◆ **Directions for this task**: Find the string "shown" in the data, then copy every line where it is found.

=====

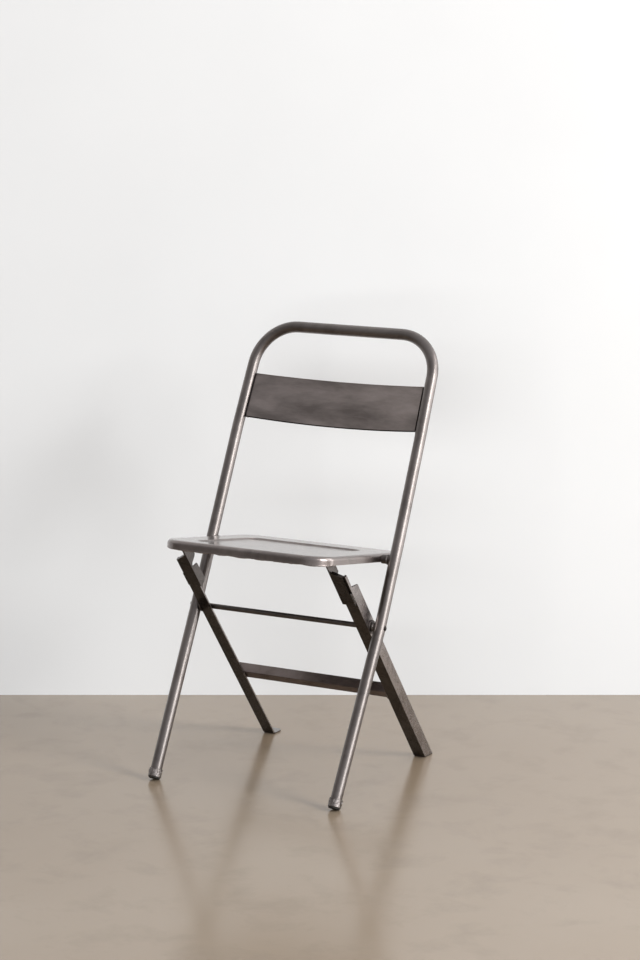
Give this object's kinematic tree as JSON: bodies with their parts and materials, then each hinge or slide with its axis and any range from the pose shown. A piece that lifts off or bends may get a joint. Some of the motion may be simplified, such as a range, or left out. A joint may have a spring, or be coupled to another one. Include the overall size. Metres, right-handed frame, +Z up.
{
  "type": "folding chair",
  "caption": "Steel folding chair: bent tube frame with curved back panel, pressed seat pan and angle-iron rear legs that fold flat together.",
  "frame": {"origin": "on the floor at the middle of the chair's footprint, standing open", "axes": "+X to the right seen from the front, +Y backward, +Z up; the sitter faces -Y"},
  "size_m": [0.4262, 0.4356, 0.8411],
  "materials": {
    "polished_steel": "burnished raw steel tube under clear lacquer, grey with a faint brown cast",
    "sheet_steel": "burnished sheet steel, satin and mottled",
    "seat_steel": "pressed sheet steel, satin, worn brighter on the edges",
    "angle_steel": "hot-rolled angle iron, dark, lightly burnished",
    "rod_steel": "dark drawn rod",
    "ferrule_steel": "pressed steel sleeve, scuffed",
    "black_rubber": "matt black rubber"
  },
  "bodies": {
    "frame": {"tube_frame": "polished_steel", "backrest_panel": "sheet_steel", "front_ferrule_left": "ferrule_steel", "front_ferrule_right": "ferrule_steel", "front_foot_pad_left": "black_rubber", "front_foot_pad_right": "black_rubber", "leg_pivot_rod": "rod_steel", "leg_pivot_washer_left": "rod_steel", "leg_pivot_washer_right": "rod_steel", "seat_pivot_rod": "rod_steel", "seat_spacer_left": "rod_steel", "seat_spacer_right": "rod_steel"},
    "rear_legs": {"rear_leg_left": "angle_steel", "rear_leg_right": "angle_steel", "rear_foot_left": "angle_steel", "rear_foot_right": "angle_steel", "rear_crossbar": "angle_steel", "leg_bracket_left": "angle_steel", "leg_bracket_right": "angle_steel"},
    "seat": {"seat_pan": "seat_steel", "seat_pivot_plate_left": "angle_steel", "seat_pivot_plate_right": "angle_steel", "seat_stop_left": "angle_steel", "seat_stop_right": "angle_steel"}
  },
  "joints": [
    {"name": "rear_leg_fold", "type": "hinge", "parent": "frame", "child": "rear_legs", "pos_m": [0, -0.04333, 0.3116], "axis": [-1, 0, 0], "range_deg": [0, 60.5]},
    {"name": "seat_fold", "type": "hinge", "parent": "frame", "child": "seat", "pos_m": [0, 0.0138, 0.43004], "axis": [-1, 0, 0], "range_deg": [0, 106.8]}
  ],
  "couplings": [
    {"joint": "seat_fold", "follows": "rear_leg_fold", "ratio": 1.765}
  ]
}
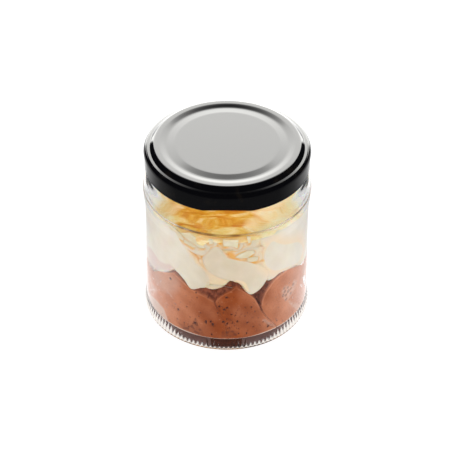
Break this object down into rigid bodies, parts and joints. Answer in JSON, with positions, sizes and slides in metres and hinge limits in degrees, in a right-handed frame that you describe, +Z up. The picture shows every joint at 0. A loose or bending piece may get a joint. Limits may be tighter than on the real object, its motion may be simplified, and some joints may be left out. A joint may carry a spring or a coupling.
{
  "type": "layered chocolate mousse dessert in a lidded glass jar",
  "caption": "Layered mousse dessert in a straight clear jar with a black twist-off lid: chocolate mousse below, ivory cream above, golden sauce on top.",
  "frame": {"origin": "centre of the jar's base, on the surface it stands on", "axes": "+Z up along the jar's axis, -Y towards the side that is shown in front, +X to its right"},
  "size_m": [0.0748, 0.075, 0.0894],
  "materials": {
    "clear_glass": "gloss",
    "black_lacquer": "gloss",
    "chocolate_mousse": "soft satin",
    "ivory_cream": "soft satin",
    "golden_sauce": "wet gloss",
    "ivory_flakes": "satin"
  },
  "bodies": {
    "root": {"jar": "clear_glass", "lid": "black_lacquer", "chocolate_mousse": "chocolate_mousse", "cream": "ivory_cream", "golden_sauce": "golden_sauce"}
  },
  "joints": []
}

=====

◆ **Worked answer**:
Give this object's kinematic tree as JSON: bodies with their parts and materials, then each hinge or slide with its axis and any range from the pose shown. A piece that lifts off or bends may get a joint. Some of the motion may be simplified, such as a range, or left out. A joint may have a spring, or be coupled to another one. Include the overall size. Metres, right-handed frame, +Z up.
  "frame": {"origin": "centre of the jar's base, on the surface it stands on", "axes": "+Z up along the jar's axis, -Y towards the side that is shown in front, +X to its right"},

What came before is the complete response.